◆ **EXERCISE**
Print again only this span: the line with "# mould step: a disc", the line with "import math", and all lines between them, exactly as given.

◆ **DATA LINES**
** START **

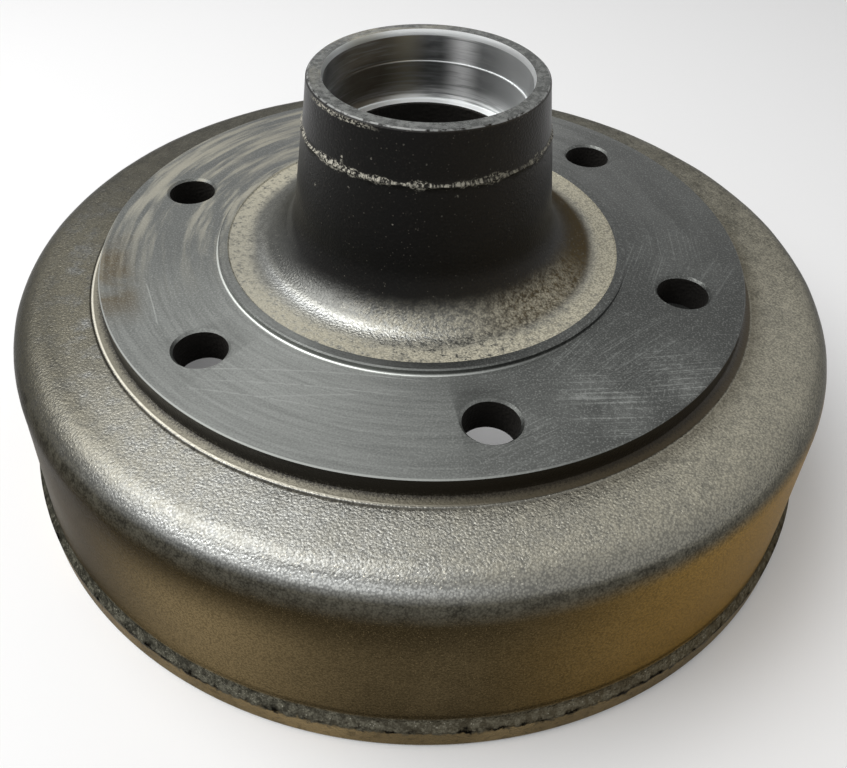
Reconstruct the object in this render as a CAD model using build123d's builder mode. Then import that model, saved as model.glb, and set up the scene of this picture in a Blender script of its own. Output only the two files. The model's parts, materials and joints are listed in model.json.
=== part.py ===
from build123d import *
import os

# Brake drum cast in one piece with its wheel hub, turned where wheel, bearings, cap and shoes sit.
# Millimetres. The drum stands on its open rim: Z = 0 is the rim, +Z is the hub axis towards the nose.

# wheel connection
DRUM_DEPTH = 88.0          # open rim to the wheel face
FLANGE_PLATE = 13.0        # thickness of the plate that the studs go through
BOLT_CIRCLE_R = 102.5
BOLT_COUNT = 6
BOLT_HOLE_R = 9.5
BOLT_HOLE_CHAMFER = 0.9
FLANGE_MARGIN = 22.5       # bolt circle to the flange's edge
SPIGOT_R = 80.0            # centres the wheel
SPIGOT_HEIGHT = 2.5
SPIGOT_LAND = 3.6          # turned ring on top of the spigot
CAST_DROP = 0.5            # the cast floor inside that ring lies this much lower

# hub nose and its bores
NOSE_LENGTH = 68.5         # wheel face to the end of the hub
NOSE_R = 42.3
NOSE_TAPER = 0.135         # growth in radius for each millimetre down the nose
NOSE_FOOT_SHARE = 0.81     # its foot fillet's radius, as a share of the cast floor's width
CAP_R = 36.5
CAP_LEAD = 0.6             # widening of the cap bore at its mouth
CAP_LEAD_DEPTH = 2.2
CAP_DEPTH = 11.9           # nose end to the outer bearing's seat
OUTER_SEAT_R = 36.0
OUTER_SEAT_LENGTH = 15.0
SHOULDER_R = 32.1          # ring that the outer bearing cup stands on
SHOULDER_LENGTH = 8.0
CHAMBER_TOP_R = 35.5       # cored space between the bearings, wider towards the open side
CHAMBER_FOOT_R = 39.0

# hub barrel inside the drum
BARREL_REACH = 34.0        # wheel face to the barrel's end
BARREL_R = 56.0
BARREL_DRAFT = 0.05
INNER_SEAT_R = 45.0
INNER_SEAT_LENGTH = 20.0
SEAL_R = 47.5
SEAL_DEPTH = 10.0

# drum shell
TRACK_R = 150.0            # friction surface
WALL_THICKNESS = 13.4      # at the foot of the wall, where the lip begins
WALL_DRAFT = 0.055
LIP_PROUD = 2.5
LIP_HEIGHT = 10.0
LIP_SHELF = 2.6            # the lip's upper side rises this much to the wall
CROWN_DROP = 8.2           # wheel face to the cast crown at the flange's foot
CROWN_SLOPE = 0.049
CROWN_ROUND = 14.2
CROWN_THICKNESS = 11.5
WEB_SLOPE = 0.04
WEB_START = 1.0            # the crown's underside begins this far outside the flange's edge
PLATE_END = 11.0           # and the plate's underside ends this far inside it
TRACK_ROOT_FILLET = 4.0

# mould step: a shallow pad round the flange, leaning because the two mould halves met a little askew
PAD_REACH = 4.3            # beyond the flange's edge
PAD_HEIGHT = 0.15          # mean height above the crown
PAD_THICKNESS = 4.0
PAD_LEAN_DEG = 0.26
PAD_LEAN_TOWARDS_DEG = -112.0

EDGE = 0.5                 # turned edges are broken by this much

nose_z = DRUM_DEPTH + NOSE_LENGTH
flange_r = BOLT_CIRCLE_R + FLANGE_MARGIN
plate_z = DRUM_DEPTH - FLANGE_PLATE
spigot_z = DRUM_DEPTH + SPIGOT_HEIGHT
land_r = SPIGOT_R - SPIGOT_LAND
cast_floor_z = spigot_z - CAST_DROP
cast_floor_r = land_r - CAST_DROP
nose_foot_r = NOSE_R + NOSE_TAPER * (nose_z - cast_floor_z)
nose_foot_fillet = NOSE_FOOT_SHARE * (cast_floor_r - nose_foot_r)

outer_seat_top = nose_z - CAP_DEPTH
outer_seat_foot = outer_seat_top - OUTER_SEAT_LENGTH
shoulder_foot = outer_seat_foot - SHOULDER_LENGTH
barrel_foot_z = DRUM_DEPTH - BARREL_REACH
inner_seat_foot = barrel_foot_z + SEAL_DEPTH
inner_seat_top = inner_seat_foot + INNER_SEAT_LENGTH
barrel_root_r = BARREL_R + BARREL_DRAFT * (plate_z - barrel_foot_z)

wall_foot_r = TRACK_R + WALL_THICKNESS
wall_foot_z = LIP_HEIGHT + LIP_SHELF
lip_r = wall_foot_r + LIP_PROUD
crown_foot_z = DRUM_DEPTH - CROWN_DROP
web_z = crown_foot_z - CROWN_THICKNESS
web_start_r = flange_r + WEB_START

# the crown line and the wall line meet at the corner that the crown's rounding replaces
crown_corner_z = (
    crown_foot_z - CROWN_SLOPE * (wall_foot_r + WALL_DRAFT * wall_foot_z - flange_r)
) / (1 - CROWN_SLOPE * WALL_DRAFT)
crown_corner_r = wall_foot_r - WALL_DRAFT * (crown_corner_z - wall_foot_z)

LIP_FOOT = (lip_r, 0)
LIP_TOP = (lip_r, LIP_HEIGHT)
WALL_FOOT = (wall_foot_r, wall_foot_z)
CROWN_CORNER = (crown_corner_r, crown_corner_z)
FLANGE_FOOT = (flange_r, crown_foot_z)
FLANGE_EDGE = (flange_r, DRUM_DEPTH)
SPIGOT_FOOT = (SPIGOT_R, DRUM_DEPTH)
SPIGOT_EDGE = (SPIGOT_R, spigot_z)
LAND_EDGE = (land_r, spigot_z)
LAND_FOOT = (cast_floor_r, cast_floor_z)
NOSE_FOOT = (nose_foot_r, cast_floor_z)
NOSE_EDGE = (NOSE_R, nose_z)
CAP_MOUTH = (CAP_R + CAP_LEAD, nose_z)
CAP_LEAD_END = (CAP_R, nose_z - CAP_LEAD_DEPTH)
CAP_FOOT = (CAP_R, outer_seat_top)
OUTER_SEAT_TOP = (OUTER_SEAT_R, outer_seat_top)
OUTER_SEAT_FOOT = (OUTER_SEAT_R, outer_seat_foot)
SHOULDER_TOP = (SHOULDER_R, outer_seat_foot)
SHOULDER_FOOT = (SHOULDER_R, shoulder_foot)
CHAMBER_TOP = (CHAMBER_TOP_R, shoulder_foot - (CHAMBER_TOP_R - SHOULDER_R))
CHAMBER_FOOT = (CHAMBER_FOOT_R, inner_seat_top)
INNER_SEAT_TOP = (INNER_SEAT_R, inner_seat_top)
INNER_SEAT_FOOT = (INNER_SEAT_R, inner_seat_foot)
SEAL_TOP = (SEAL_R, inner_seat_foot)
SEAL_MOUTH = (SEAL_R, barrel_foot_z)
BARREL_FOOT = (BARREL_R, barrel_foot_z)
BARREL_ROOT = (barrel_root_r, plate_z)
PLATE_CORNER = (flange_r - PLATE_END, plate_z)
WEB_CORNER = (web_start_r, web_z)
TRACK_ROOT = (TRACK_R, web_z - WEB_SLOPE * (TRACK_R - web_start_r))
TRACK_MOUTH = (TRACK_R, 0)

SECTION = (
    LIP_FOOT, LIP_TOP, WALL_FOOT, CROWN_CORNER, FLANGE_FOOT, FLANGE_EDGE,
    SPIGOT_FOOT, SPIGOT_EDGE, LAND_EDGE, LAND_FOOT, NOSE_FOOT, NOSE_EDGE,
    CAP_MOUTH, CAP_LEAD_END, CAP_FOOT, OUTER_SEAT_TOP, OUTER_SEAT_FOOT, SHOULDER_TOP,
    SHOULDER_FOOT, CHAMBER_TOP, CHAMBER_FOOT, INNER_SEAT_TOP, INNER_SEAT_FOOT,
    SEAL_TOP, SEAL_MOUTH, BARREL_FOOT, BARREL_ROOT, PLATE_CORNER, WEB_CORNER,
    TRACK_ROOT, TRACK_MOUTH,
)

ROUNDED = {
    CROWN_CORNER: CROWN_ROUND,
    NOSE_FOOT: nose_foot_fillet,
    TRACK_ROOT: TRACK_ROOT_FILLET,
    BARREL_ROOT: 8.0,
    FLANGE_FOOT: 3.0,
    WALL_FOOT: 3.0,
    LIP_TOP: 1.2,
    PLATE_CORNER: 5.0,
    WEB_CORNER: 6.0,
    CHAMBER_TOP: 3.0,
    BARREL_FOOT: 2.0,
}

BROKEN = {
    LIP_FOOT: 1.0,
    TRACK_MOUTH: 1.5,
    FLANGE_EDGE: EDGE,
    SPIGOT_EDGE: EDGE,
    NOSE_EDGE: 0.8,
    SEAL_MOUTH: 1.5,
    SHOULDER_TOP: EDGE,
}


def nearest(vertices, corner):
    """The one vertex of a section that stands on a named corner."""
    return vertices.sort_by_distance(corner)[0]


with BuildPart() as brake_drum:
    # half section, turned round the hub axis: X of the sketch is the radius
    with BuildSketch(Plane.XZ) as section:
        with BuildLine():
            Polyline(*SECTION, close=True)
        make_face()
        for corner, radius in ROUNDED.items():
            fillet(nearest(section.vertices(), corner), radius=radius)
        for corner, length in BROKEN.items():
            chamfer(nearest(section.vertices(), corner), length=length)
    revolve(axis=Axis.Z)

    # mould step: a disc whose axis leans, so it stands proud on one side and sinks on the other
    pad_top = Location((0, 0, crown_foot_z - CROWN_SLOPE * PAD_REACH + PAD_HEIGHT))
    lean = Rotation(0, 0, PAD_LEAN_TOWARDS_DEG) * Rotation(0, -PAD_LEAN_DEG, 0)
    with BuildSketch(Plane(pad_top * lean)):
        Circle(flange_r + PAD_REACH)
        Circle(flange_r - PAD_REACH, mode=Mode.SUBTRACT)
    extrude(amount=-PAD_THICKNESS)

    # stud holes, broken at the wheel face
    with Locations((0, 0, DRUM_DEPTH)):
        with PolarLocations(BOLT_CIRCLE_R, BOLT_COUNT):
            Hole(BOLT_HOLE_R, depth=FLANGE_PLATE + EDGE)
    mouths = brake_drum.edges().filter_by(
        lambda edge: edge.geom_type == GeomType.CIRCLE
        and abs(edge.radius - BOLT_HOLE_R) < 1e-3
        and abs(edge.center().Z - DRUM_DEPTH) < 1e-3
    )
    chamfer(mouths, length=BOLT_HOLE_CHAMFER)

brake_drum.part.label = "brake_drum"
os.makedirs("parts", exist_ok=True)
export_step(brake_drum.part, "parts/brake_drum.step")
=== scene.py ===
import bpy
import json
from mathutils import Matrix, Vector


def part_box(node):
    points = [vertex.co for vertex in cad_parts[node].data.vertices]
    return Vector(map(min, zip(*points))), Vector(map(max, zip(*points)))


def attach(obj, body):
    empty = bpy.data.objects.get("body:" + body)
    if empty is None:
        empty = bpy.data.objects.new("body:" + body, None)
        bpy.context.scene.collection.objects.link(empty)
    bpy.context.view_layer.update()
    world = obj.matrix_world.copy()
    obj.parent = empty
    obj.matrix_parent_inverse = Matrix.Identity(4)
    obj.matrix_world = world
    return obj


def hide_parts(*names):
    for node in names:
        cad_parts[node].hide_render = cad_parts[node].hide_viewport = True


bl_info = {
    "name": "Brake drum with wheel hub",
    "version": (1, 0, 0),
    "blender": (4, 5, 0),
    "location": "View3D > Sidebar > Drum",
    "description": "Makes the casting of a trailer brake drum, its foundry marks and a plain studio round it",
    "category": "Add Mesh",
}

import json
import math

import bmesh
import bpy
from bpy.props import FloatProperty, FloatVectorProperty, IntProperty, PointerProperty
from mathutils import Matrix, Vector, noise

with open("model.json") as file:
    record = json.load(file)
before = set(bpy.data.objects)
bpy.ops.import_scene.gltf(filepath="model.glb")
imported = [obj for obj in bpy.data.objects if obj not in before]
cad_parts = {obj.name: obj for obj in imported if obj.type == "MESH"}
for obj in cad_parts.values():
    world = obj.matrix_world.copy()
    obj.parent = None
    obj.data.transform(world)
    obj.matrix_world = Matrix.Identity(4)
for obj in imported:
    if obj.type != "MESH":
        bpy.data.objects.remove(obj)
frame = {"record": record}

MM = 0.001
MOUNTS = {mount["name"]: mount for mount in frame["record"]["mounts"]}
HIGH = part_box("brake_drum")[1]
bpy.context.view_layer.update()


def heading(azimuth):
    """A level direction. Azimuths are degrees round the hub axis from +x: -90 is the front, 0 the right."""
    return Vector((math.cos(math.radians(azimuth)), math.sin(math.radians(azimuth)), 0))


def mount_radius(name):
    """Radius in metres of one of the casting's round mounts."""
    return MOUNTS[name]["dims"]["r_mm"] * MM


def mount_span(name):
    """Lowest and highest point of a bore's turned wall, along the hub axis."""
    middle = MOUNTS[name]["pos_m"][2]
    half = MOUNTS[name]["dims"]["length_mm"] * MM / 2
    return middle - half, middle + half


# radii are measured from the hub axis, and heights from the open rim
AXIS = 0
RIM_Z = 0

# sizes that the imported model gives
WHEEL_FACE_Z = MOUNTS["wheel_face"]["pos_m"][2]
NOSE_Z = HIGH[2]
LIP_R = HIGH[0]
SPIGOT_R = mount_radius("wheel_spigot")
BOLT_CIRCLE_R = MOUNTS["wheel_studs"]["dims"]["pcd_mm"] * MM / 2
BOLT_COUNT = MOUNTS["wheel_studs"]["dims"]["count"]
HOLE_R = MOUNTS["wheel_studs"]["dims"]["hole_r_mm"] * MM
TRACK_R = mount_radius("friction_track")
CAP_R = mount_radius("cap_bore")
OUTER_SEAT_R = mount_radius("outer_bearing_seat")
OUTER_SEAT_FOOT, OUTER_SEAT_TOP = mount_span("outer_bearing_seat")
INNER_SEAT_R = mount_radius("inner_bearing_seat")
INNER_SEAT_FOOT, INNER_SEAT_TOP = mount_span("inner_bearing_seat")
SEAL_R = mount_radius("seal_seat")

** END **

◆ **ANSWER FOR THIS EXERCISE**
    # mould step: a disc whose axis leans, so it stands proud on one side and sinks on the other
    pad_top = Location((0, 0, crown_foot_z - CROWN_SLOPE * PAD_REACH + PAD_HEIGHT))
    lean = Rotation(0, 0, PAD_LEAN_TOWARDS_DEG) * Rotation(0, -PAD_LEAN_DEG, 0)
    with BuildSketch(Plane(pad_top * lean)):
        Circle(flange_r + PAD_REACH)
        Circle(flange_r - PAD_REACH, mode=Mode.SUBTRACT)
    extrude(amount=-PAD_THICKNESS)

    # stud holes, broken at the wheel face
    with Locations((0, 0, DRUM_DEPTH)):
        with PolarLocations(BOLT_CIRCLE_R, BOLT_COUNT):
            Hole(BOLT_HOLE_R, depth=FLANGE_PLATE + EDGE)
    mouths = brake_drum.edges().filter_by(
        lambda edge: edge.geom_type == GeomType.CIRCLE
        and abs(edge.radius - BOLT_HOLE_R) < 1e-3
        and abs(edge.center().Z - DRUM_DEPTH) < 1e-3
    )
    chamfer(mouths, length=BOLT_HOLE_CHAMFER)

brake_drum.part.label = "brake_drum"
os.makedirs("parts", exist_ok=True)
export_step(brake_drum.part, "parts/brake_drum.step")
=== scene.py ===
import bpy
import json
from mathutils import Matrix, Vector


def part_box(node):
    points = [vertex.co for vertex in cad_parts[node].data.vertices]
    return Vector(map(min, zip(*points))), Vector(map(max, zip(*points)))


def attach(obj, body):
    empty = bpy.data.objects.get("body:" + body)
    if empty is None:
        empty = bpy.data.objects.new("body:" + body, None)
        bpy.context.scene.collection.objects.link(empty)
    bpy.context.view_layer.update()
    world = obj.matrix_world.copy()
    obj.parent = empty
    obj.matrix_parent_inverse = Matrix.Identity(4)
    obj.matrix_world = world
    return obj


def hide_parts(*names):
    for node in names:
        cad_parts[node].hide_render = cad_parts[node].hide_viewport = True


bl_info = {
    "name": "Brake drum with wheel hub",
    "version": (1, 0, 0),
    "blender": (4, 5, 0),
    "location": "View3D > Sidebar > Drum",
    "description": "Makes the casting of a trailer brake drum, its foundry marks and a plain studio round it",
    "category": "Add Mesh",
}

import json
import math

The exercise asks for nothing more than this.